Ding Minjun blames Zhou Zhiruo for Miejue's death and tries to fight her for the Emei Sect's leadership position. Zhao Min drugs Zhou Zhiruo and forces her to accompany her, Zhang Wuji and Xiaozhao to Ice-Fire Island. On the island, they are attacked by the Xuanming Elders but Zhang Wuji fends them off. Later, Xiaozhao leaves them to replace her mother Daiqisi as the leader of the Persian Ming Cult. Zhao Min drugs everyone, steals the Dragon-Slaying Saber and sails off with Zhou Zhiruo. Zhou Zhiruo escapes and tells Zhang Wuji what happened, agreeing to marry him. Song Qingshu kills Ding Minjun, but gets killed by Zhou Zhiruo.

At Zhang Wuji and Zhou Zhiruo's wedding, Zhao Min shows up to disrupt the ceremony. Zhou Zhiruo attacks Zhao Min but Zhang Wuji stops her. When Zhang Wuji decides to leave with Zhao Min to find his godfather Xie Xun, Zhou Zhiruo declares the end of her relationship with Zhang Wuji. Zhao Min then explains that Zhou Zhiruo had used Song Qingshu as a scapegoat to become the Emei Sect's leader, and that she was the one who drugged him, stole the two weapons, and captured Xie Xun.

Zhang Wuji confronts Zhou Zhiruo when she prepares to execute Xie Xun, and their fight is interrupted by Cheng Kun. Zhang Wuji and Zhou Zhiruo team up to defeat Cheng Kun, but Zhou Zhiruo is mortally wounded and dies after forcing Zhang Wuji to promise never to let down Zhao Min.

== Production ==
On 2 January 2022, Wong Jing announced on his Sina Weibo account that the film had been split into two parts, New Kung Fu Cult Master 1 and New Kung Fu Cult Master 2, to be released during the Lunar New Year. This later led to speculations that the cast was having disagreements with the production over salary disputes, but cast member Donnie Yen later responded to this by stating that he knew that it was going to be a duology from the start.

== Release ==
The film was released on streaming platforms on 3 February 2022 in China, while it was theatrically released in Singapore on 12 February 2022.

== Reception ==
David Chew of asianmoviepulse.com wrote, "Although Raymond Lam and his female leads play their parts fittingly well, this sequel definitely suffers due to the lack of superstar power like Donnie Yen and Louis Koo from the first movie. Also, as far as wuxia yarn goes, there is hardly any decent or impact action on display here, probably due to the limited budget. But at least we do get a watchable sequel even though it seems like it was rushed through. Instead of cutting corners, Wong Jing and Venus Keung probably would be better off aiming for a trilogy since there is more than enough material in Jin Yong's original intriguing and engrossing novel."

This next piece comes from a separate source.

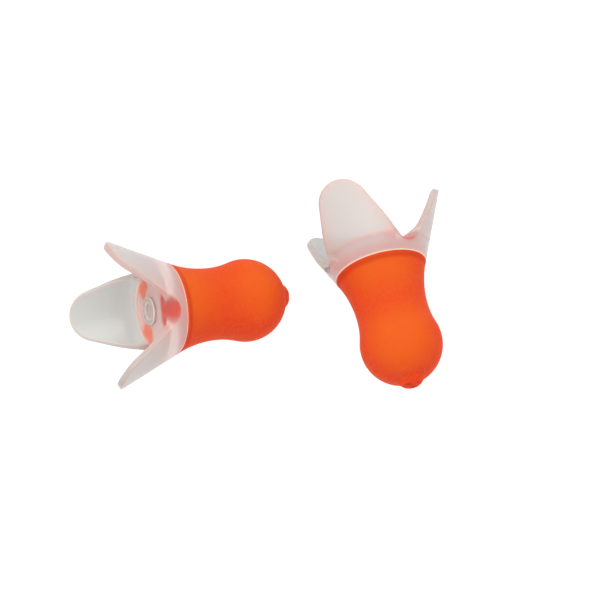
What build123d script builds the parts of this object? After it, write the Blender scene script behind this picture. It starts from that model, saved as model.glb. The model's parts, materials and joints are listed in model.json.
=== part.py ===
"""A pair of push-to-fit ear plugs lying on a table.

Each plug is a soft foam pod that goes into the ear, a clear three-petal grip bonded to
its wide end, and a clear stem whose head sits on the grip's floor and whose shank
stiffens the foam. Each plug is drawn once, upright, with +Z running from the pod's tip
to the petals and Z = 0 on the rim where foam and grip meet. Two copies are then laid on
the table, Z = 0. The right one rests on its bulb and on the edge of one petal, and the
left one on its bulb, with its petals tipped up a little clear of the table.
"""

import os
from math import asin, atan2, cos, degrees, radians, sin, sqrt, tan

from build123d import *

# Driving dimensions, in millimetres and degrees
rim_radius = 7.0          # foam and grip meet here, flush
waist_radius = 5.48
waist_drop = 7.0          # below the rim
waist_blend = 12.8        # radius of the concave arc from the waist down to the bulb
bulb_radius = 6.28
nib_radius = 2.0          # moulding nib on the pod's tip
nib_end_radius = 1.5
nib_height = 1.05
nib_softness = 0.4

grip_height = 11.75       # petal tips above the rim
flare = 23.7              # half-angle of the grip's outer cone
wall = 1.0                # petal thickness
floor_height = 3.0
floor_radius = 5.0        # flat part of the cup's floor
petals = 3
valley_height = 1.6       # bottom of each gap between petals, on the outer wall
valley_radius = 2.1
valley_half_angle = 40.0
tip_radius = 4.0          # round end of a petal, seen square to its face
side_half_angle = 18.0    # how a petal's sides close in on its round end

stem_radius = 1.6
stem_depth = 9.5          # shank below the rim
head_radius = 2.1
head_height = 0.45
dimple_radius = 1.2
dimple_depth = 0.35
head_softness = 0.1       # rounds on the stem head

# How each plug lies: place of the rim centre, heading of the petals in the plane of the
# table, tilt up from the table, and turn of the first petal from straight up
poses = {
    "left": {"x": -19.65, "y": -8.75, "heading": 199.85, "tilt": 15.9, "turn": -20.9},
    "right": {"x": 12.24, "y": -1.0, "heading": 104.2, "tilt": 11.27, "turn": 26.0},
}

# The pod's outline: the bulb's centre and the point where bulb and waist blend meet
blend_centre_radius = waist_radius + waist_blend
bulb_to_waist = sqrt((waist_blend + bulb_radius) ** 2 - blend_centre_radius**2)
bulb_height = -waist_drop - bulb_to_waist
meet_share = bulb_radius / (waist_blend + bulb_radius)
meet = (blend_centre_radius * meet_share, bulb_height + bulb_to_waist * meet_share)
nib_top = bulb_height - sqrt(bulb_radius**2 - nib_radius**2)

# The flare from the waist up to the rim is one arc, upright at the waist
rise = rim_radius - waist_radius
flare_arc_radius = (waist_drop**2 + rise**2) / (2 * rise)


def around(centre, radius, angle):
    """Point at an angle in degrees on a circle in the profile plane."""
    return (centre[0] + radius * cos(radians(angle)), centre[1] + radius * sin(radians(angle)))


flare_centre = (waist_radius + flare_arc_radius, -waist_drop)
flare_turn = degrees(asin(waist_drop / flare_arc_radius))
flare_middle = around(flare_centre, flare_arc_radius, 180 - flare_turn / 2)

blend_centre = (blend_centre_radius, -waist_drop)
blend_turn = degrees(asin((meet[1] + waist_drop) / waist_blend))
blend_middle = around(blend_centre, waist_blend, 180 - blend_turn / 2)

bulb_centre = (0, bulb_height)
meet_angle = degrees(atan2(meet[1] - bulb_height, meet[0]))
nib_angle = degrees(atan2(nib_top - bulb_height, nib_radius))
bulb_middle = around(bulb_centre, bulb_radius, (meet_angle + nib_angle) / 2)

# The foam pod, with a blind socket for the stem
with BuildPart() as foam_pod:
    with BuildSketch(Plane.XZ):
        with BuildLine():
            Line((stem_radius, 0), (rim_radius, 0))
            ThreePointArc((rim_radius, 0), flare_middle, (waist_radius, -waist_drop))
            ThreePointArc((waist_radius, -waist_drop), blend_middle, meet)
            ThreePointArc(meet, bulb_middle, (nib_radius, nib_top))
            Line((nib_radius, nib_top), (nib_end_radius, nib_top - nib_height))
            Line((nib_end_radius, nib_top - nib_height), (0, nib_top - nib_height))
            Line((0, nib_top - nib_height), (0, -stem_depth))
            Line((0, -stem_depth), (stem_radius, -stem_depth))
            Line((stem_radius, -stem_depth), (stem_radius, 0))
        make_face()
    revolve(axis=Axis.Z)
    nib_edge = foam_pod.edges().sort_by(Axis.Z)[0]
    fillet(nib_edge, radius=nib_softness)

# The grip: a flared cup with a thick floor, later cut into petals
slope = tan(radians(flare))
wall_out = wall * cos(radians(flare))
wall_up = wall * sin(radians(flare))
spare = wall              # the turned cup stands this much above the trimmed petals
blank_height = grip_height + spare
outer_top = (rim_radius + (blank_height - wall_up) * slope, blank_height - wall_up)
inner_top = (outer_top[0] - wall_out, blank_height)
inner_foot_radius = rim_radius + floor_height * slope - wall / cos(radians(flare))
cove_turn = radians(90 - flare)
cove_radius = (inner_foot_radius - floor_radius) / tan(cove_turn / 2)


def wall_plane(azimuth):
    """Plane square to the flared wall at an azimuth: x runs round the cup, y up the wall."""
    azimuth = radians(azimuth)
    outward = Vector(cos(azimuth), sin(azimuth), 0) * cos(radians(flare))
    outward -= Vector(0, 0, sin(radians(flare)))
    sideways = Vector(-sin(azimuth), cos(azimuth), 0)
    return Plane(origin=(0, 0, 0), x_dir=sideways, z_dir=outward)


def up_the_wall(height):
    """Distance up a wall plane of the outer wall's point at this height."""
    along = (rim_radius + height * slope) * sin(radians(flare))
    return along + height * cos(radians(flare))


with BuildPart() as petal_grip:
    with BuildSketch(Plane.XZ) as cup:
        with BuildLine():
            Polyline(
                (stem_radius, 0),
                (rim_radius, 0),
                outer_top,
                inner_top,
                (inner_foot_radius, floor_height),
                (stem_radius, floor_height),
                close=True,
            )
        make_face()
        inner_foot = cup.vertices().sort_by_distance((inner_foot_radius, floor_height))[0]
        fillet(inner_foot, radius=cove_radius)
    revolve(axis=Axis.Z)

    # Each gap is a rounded V, cut square to the flared wall
    valley_foot = up_the_wall(valley_height)
    valley_centre = valley_foot + valley_radius
    side_out = valley_radius * cos(radians(valley_half_angle))
    side_up = valley_centre - valley_radius * sin(radians(valley_half_angle))
    mouth_up = up_the_wall(blank_height) + spare
    mouth_out = side_out + (mouth_up - side_up) * tan(radians(valley_half_angle))
    for petal in range(petals):
        with BuildSketch(wall_plane((petal + 0.5) * 360 / petals)):
            with BuildLine():
                ThreePointArc((-side_out, side_up), (0, valley_foot), (side_out, side_up))
                Polyline(
                    (side_out, side_up),
                    (mouth_out, mouth_up),
                    (-mouth_out, mouth_up),
                    (-side_out, side_up),
                )
            make_face()
        extrude(amount=3 * rim_radius, mode=Mode.SUBTRACT)

    # Each petal is trimmed to a round end with straight sides that run out below it
    tip_up = up_the_wall(grip_height - wall_up)
    tip_out = tip_radius * cos(radians(side_half_angle))
    tip_side_up = tip_up - tip_radius * (1 - sin(radians(side_half_angle)))
    run_out = tip_out + tip_radius * tan(radians(side_half_angle))
    run_up = tip_side_up - tip_radius
    clear_out = 2 * rim_radius
    for petal in range(petals):
        with BuildSketch(wall_plane(petal * 360 / petals)):
            with BuildLine():
                ThreePointArc((-tip_out, tip_side_up), (0, tip_up), (tip_out, tip_side_up))
                Polyline(
                    (tip_out, tip_side_up),
                    (run_out, run_up),
                    (clear_out, run_up),
                    (clear_out, mouth_up),
                    (-clear_out, mouth_up),
                    (-clear_out, run_up),
                    (-run_out, run_up),
                    (-tip_out, tip_side_up),
                )
            make_face()
        extrude(amount=3 * rim_radius, mode=Mode.SUBTRACT)

# The stem: a shank through the grip and into the foam, with a dimpled head on the floor
head_top = floor_height + head_height
with BuildPart() as stem:
    with BuildSketch(Plane.XZ):
        with BuildLine():
            Polyline(
                (0, -stem_depth),
                (stem_radius, -stem_depth),
                (stem_radius, floor_height),
                (head_radius, floor_height),
                (head_radius, head_top),
                (dimple_radius, head_top),
                (dimple_radius, head_top - dimple_depth),
                (0, head_top - dimple_depth),
                close=True,
            )
        make_face()
    revolve(axis=Axis.Z)
    head_edges = stem.edges().filter_by(
        lambda edge: edge.center().Z > head_top - head_softness and edge.length > 1
    )
    fillet(head_edges, radius=head_softness)


def lying_plane(heading, tilt, turn):
    """Plane of a lying plug: its normal is the plug's +Z, its x direction the first petal."""
    heading = radians(heading)
    tilt = radians(tilt)
    turn = radians(turn)
    forward = Vector(cos(heading) * cos(tilt), sin(heading) * cos(tilt), sin(tilt))
    leftward = Vector(-sin(heading), cos(heading), 0)
    upward = forward.cross(leftward)
    first_petal = upward * cos(turn) + leftward * sin(turn)
    return Plane(origin=(0, 0, 0), x_dir=first_petal, z_dir=forward)


# Lift each plug so that its lowest point is on the table
pieces = {"foam_pod": foam_pod, "petal_grip": petal_grip, "stem": stem}
plug_places = {}
for side, pose in poses.items():
    turned = lying_plane(pose["heading"], pose["tilt"], pose["turn"]).location
    lowest_pod = foam_pod.part.moved(turned).bounding_box().min.Z
    lowest_grip = petal_grip.part.moved(turned).bounding_box().min.Z
    print(side, "pod and petal reach down to", lowest_pod, lowest_grip)
    height = -min(lowest_pod, lowest_grip)
    plug_places[side] = Location((pose["x"], pose["y"], height)) * turned

# Centre the pair on the origin
corners = [
    piece.part.moved(place).bounding_box() for place in plug_places.values() for piece in pieces.values()
]
middle_x = (min(box.min.X for box in corners) + max(box.max.X for box in corners)) / 2
middle_y = (min(box.min.Y for box in corners) + max(box.max.Y for box in corners)) / 2
print("pair's middle", middle_x, middle_y)

os.makedirs("parts", exist_ok=True)
for side, place in plug_places.items():
    centred = Location((-middle_x, -middle_y, 0)) * place
    for name, piece in pieces.items():
        with BuildPart() as laid:
            with Locations(centred):
                add(piece.part)
        laid.part.label = f"{side}_{name}"
        export_step(laid.part, f"parts/{side}_{name}.step")
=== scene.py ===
"""Looks for a pair of foam ear plugs with clear petal grips, lying on a pale table.

Each plug is drawn in its own frame, in millimetres: +Z runs from the foam's tip to the
petals, and Z = 0 is the rim where foam and grip meet. A plug's place on the table comes
from the record's ear-end mount, which lies on the plug's axis at the foam's tip. The
tints that vary over a plug are amounts held at its mesh's points, from 0 to 1; most of
them are painted light.
"""

import json
import math

import bmesh
import bpy
import numpy as np
from mathutils import Matrix, Vector


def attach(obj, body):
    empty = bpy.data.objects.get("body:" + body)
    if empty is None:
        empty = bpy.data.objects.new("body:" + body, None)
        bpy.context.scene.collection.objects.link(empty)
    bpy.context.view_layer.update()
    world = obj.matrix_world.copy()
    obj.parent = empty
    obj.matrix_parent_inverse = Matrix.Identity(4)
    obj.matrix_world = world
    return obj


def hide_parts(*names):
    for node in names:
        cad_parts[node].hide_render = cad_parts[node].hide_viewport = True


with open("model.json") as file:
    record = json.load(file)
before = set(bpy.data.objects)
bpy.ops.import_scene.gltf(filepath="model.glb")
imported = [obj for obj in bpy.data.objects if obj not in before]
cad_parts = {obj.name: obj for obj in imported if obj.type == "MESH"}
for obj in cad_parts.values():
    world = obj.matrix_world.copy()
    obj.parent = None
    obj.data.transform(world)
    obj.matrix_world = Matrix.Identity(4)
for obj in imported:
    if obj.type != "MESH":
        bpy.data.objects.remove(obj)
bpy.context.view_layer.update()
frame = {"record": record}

MM = 0.001

# The plug, as in the CAD model: lengths in millimetres, angles in radians
RIM_RADIUS = 7.0
WAIST_RADIUS = 5.48
WAIST_DROP = 7.0
WAIST_BLEND = 12.8
BULB_RADIUS = 6.28
NIB_RADIUS = 2.0
NIB_HEIGHT = 1.05
EAR_END_DROP = 19.47      # from the rim down to the ear-end mount
STEM_RADIUS = 1.6
STEM_DEPTH = 9.5

GRIP_HEIGHT = 11.75
FLARE = math.radians(23.7)
WALL = 1.0
FLOOR_HEIGHT = 3.0
FLOOR_RADIUS = 5.0
VALLEY_HEIGHT = 1.6
VALLEY_RADIUS = 2.1
VALLEY_HALF_ANGLE = math.radians(40.0)
TIP_RADIUS = 4.0
SIDE_HALF_ANGLE = math.radians(18.0)
HEAD_RADIUS = 2.1
HEAD_HEIGHT = 0.45
DIMPLE_RADIUS = 1.2
DIMPLE_DEPTH = 0.35
PETALS = 3

# Turn of the first petal from straight up, about each plug's axis, in degrees
TURNS = {"left": -20.9, "right": 26.0}

SLOPE = math.tan(FLARE)
POD_SIDES = 192           # points round the pod's mesh
STEM_SIDES = 96


# ---------------------------------------------------------------- placing and meshes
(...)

Marcus Goh of Yahoo Lifestyle Singapore gave the film 3 out of 5 stars, writing, "New Kung Fu Cult Master 2 barely manages to hold its own without the two superstars from the first film. While the female leads play their part well, Raymond Lam just doesn't have what it takes to play Zhang Wuji. More action and exposition would have helped make a better film. But if you watched the first, then this second is almost mandatory viewing - if only to give some closure to the first."

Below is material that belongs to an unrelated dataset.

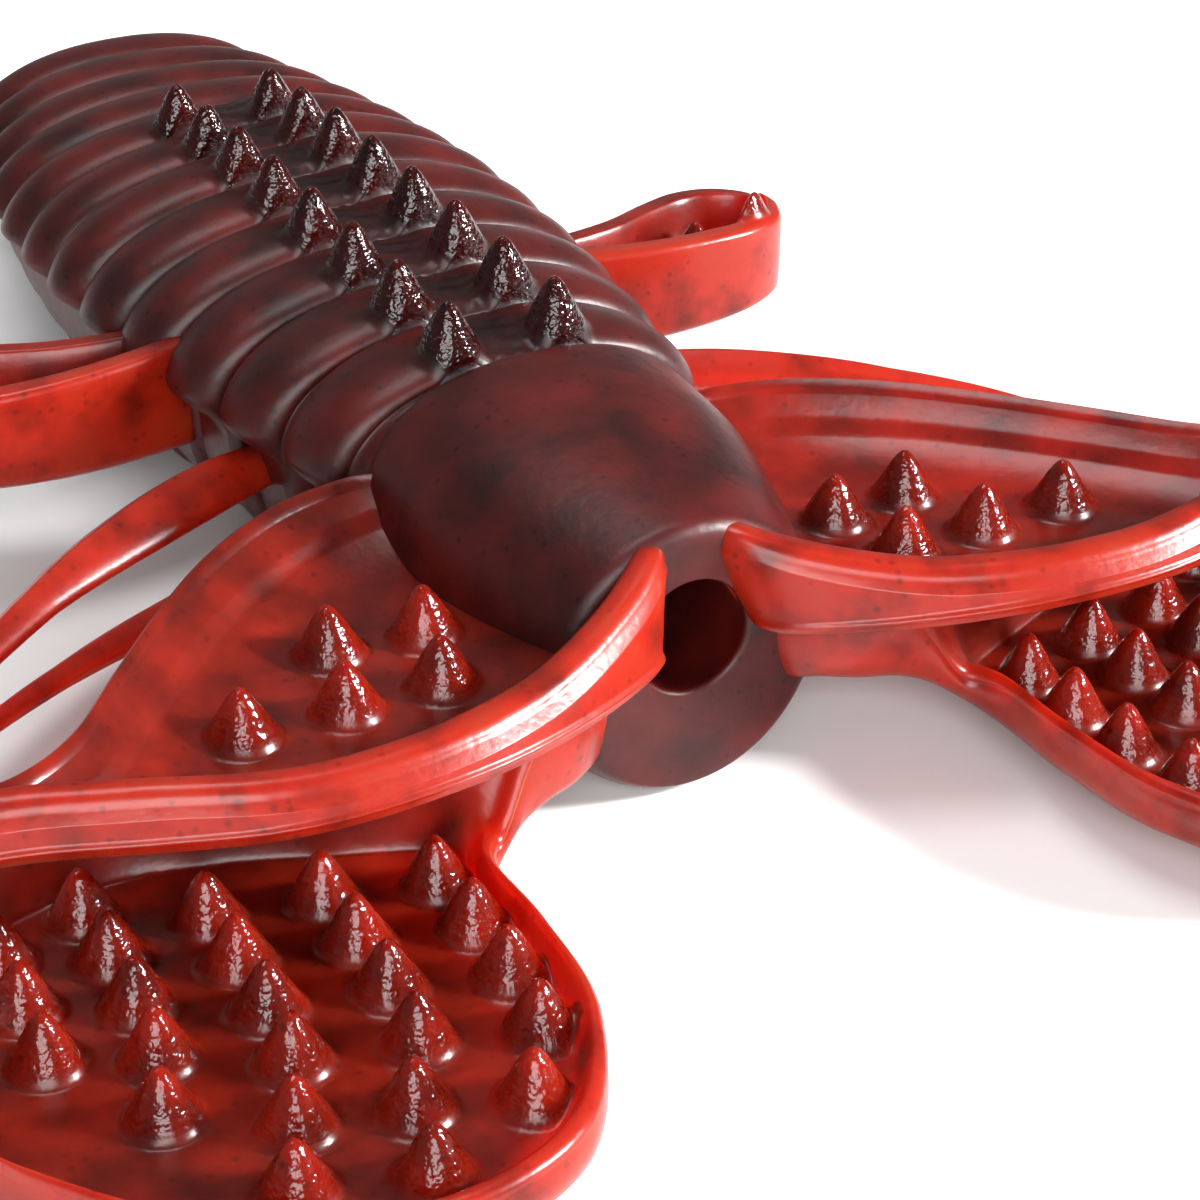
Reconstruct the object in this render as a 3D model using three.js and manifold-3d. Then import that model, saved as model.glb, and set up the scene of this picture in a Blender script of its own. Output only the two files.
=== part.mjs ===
// A soft-plastic crayfish fishing lure, moulded in one piece from translucent red plastisol.
// Millimetres, +Z up. The body lies along Y: the flat face is at the -Y end, the tail at the +Y end.
// The belly rests on Z = 0. X = 0 is the plane of symmetry.
import * as THREE from "three";
import { mergeVertices } from "three/addons/utils/BufferGeometryUtils.js";
import Module from "manifold-3d";

const wasm = await Module();
wasm.setup();

// ---- driving dimensions -------------------------------------------------------------------------
const GAP = 0.3; // clearance between neighbouring pieces
const MID_Y = 23.724; // middle of the length, counted from the flat face

// flat face and its blind pocket
const FACE_R = 4.8;
const FACE_Z = 5.0;
const FACE_ROUND = 0.7; // rounded edge of the face
const FACE_LEN = 6.4;
const POCKET_R = 2.0;
const POCKET_Z = 5.9;
const POCKET_DEPTH = 5.2;

// smooth carapace behind the face
const CARAPACE_END = 12.4;
const CARAPACE_ROUND = 1.1; // length of its rounded rear edge
const CARAPACE_HALF = 6.65;
const CARAPACE_TOP = 11.5;
const CARAPACE_WIDE_Z = 6.2; // height of the widest line
const CARAPACE_SQUARE = 2.4; // superellipse exponent of its upper half

// ribbed body
const RINGS = 12;
const RING_START = 12.7;
const RING_PITCH = 4.08;
const PITCH_RATIO = 0.97; // each ring is this much shorter than the one before
const RING_HALF = 7.94; // half width of the first ring
const HALF_SLOPE = 0.11; // the half width follows 1 + slope n - droop n^2
const HALF_DROOP = 0.0105;
const RING_TOP = 11.5;
const TOP_RISE = 0.09; // each of the first rings is this much higher than the one before
const TOP_FALL = 0.16; // and each one behind them this much lower
const TOP_RINGS = 5;
const RING_WIDE_Z = 6.9;
const RING_SQUARE = 2.2;
const GROOVE = 0.84; // size of the section at the bottom of a groove
const CORE = 0.6; // size of the neck that joins two rings
const NECK = 0.35; // length of that chamfer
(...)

Brandon Toh of geekculture.co wrote, "While New Kung Fu Cult Master 1 built up anticipation and set up the foundation for an enthralling story, New Kung Fu Cult Master 2 didn't manage to deliver, due to a rushed pace and slight mischaracterisation of a core character."

Screenhkblog.com gave the film 2½ out of 5 stars, writing, "Given the scope of Jin Yong's The Heaven Sword and Dragon Saber that covers multiple characters and events, it would have been wise for Wong Jing and Venus Keung to make this into a trilogy instead."

The Scribbling Geek wrote, "I'm glad the producers went a little bolder, a little wilder with this second part. I wouldn't have minded too, had they gone further with the changes."

Gabriel Chong of movieexclusive.com gave the film 2½ out of 5 stars, writing, "So while we were pleasantly surprised by its predecessor, we were left genuinely jaded by New Kung Fu Cult Master 2, particularly because we thought the point of Wong Jing revisiting this story was so he could get a chance to film the conclusion. Those who have read the book will know that there is more than enough material within for a trilogy, but to try to tell the story over the length of two feature films necessarily means Wong Jing should have had the good sense to trim down the story and make some narrative adjustments. As much as you feel compelled to see how it ends, we urge you to leave it hanging; at least then you'd have done so at a high, than endure a sure but gradual descent to new lows. If this is the sequel Wong Jing did not get to make back in the 1990s, we'd rather he did not make it after all."